Thread overview
How to deal with systems where real == double
Apr 28, 2013
Johannes Pfau
Apr 28, 2013
Peter Alexander
Apr 29, 2013
Walter Bright
April 28, 2013
How do we want to deal with systems which have no floating point type bigger than double?

* What's the proper check to detect this in druntime / phobos?
  (real.sizeof == double.sizeof) or (real.mant_dig == double.mant_dig)?

* Should the long double functions (tanl, cosl) be available from
  druntime? If so we need to alias them. Glibc does not provide the
  long double functions on a target without long double.

* What about phobos functions overloads using "real"? Should those be
  disabled completely or should they call the "double" equivalent
  function?
April 28, 2013
On Sunday, 28 April 2013 at 08:39:47 UTC, Johannes Pfau wrote:
> How do we want to deal with systems which have no floating point type
> bigger than double?
>
> * What's the proper check to detect this in druntime / phobos?
>   (real.sizeof == double.sizeof) or (real.mant_dig == double.mant_dig)?

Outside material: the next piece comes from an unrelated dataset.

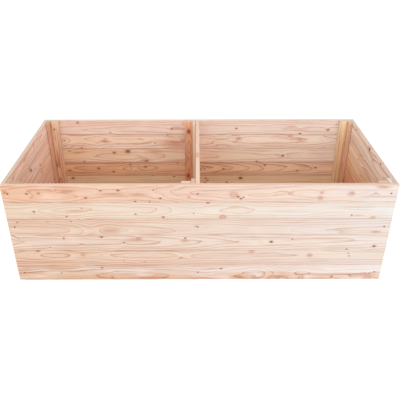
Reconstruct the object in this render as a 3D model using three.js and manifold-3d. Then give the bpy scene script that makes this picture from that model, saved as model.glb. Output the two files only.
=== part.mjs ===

First should be sufficient, but I suppose both if you want to account for some hypothetical machine where the sizes are the same, but have a different number of mantissa bits.


> * Should the long double functions (tanl, cosl) be available from
>   druntime? If so we need to alias them. Glibc does not provide the
>   long double functions on a target without long double.

I think they should be available and just use the double versions. I don't see much point in needlessly breaking code that uses reals when they're the same as doubles.


> * What about phobos functions overloads using "real"? Should those be
>   disabled completely or should they call the "double" equivalent
>   function?

They should be aliases to the double versions or just call them. Not sure which, but we definitely should not just disable those overloads otherwise we just break code that uses reals unnecessarily.
April 29, 2013
real is defined to be the largest floating point type supported on the target machine, so if that's the same as double, then it's double (though still a distinct type to the D typing system).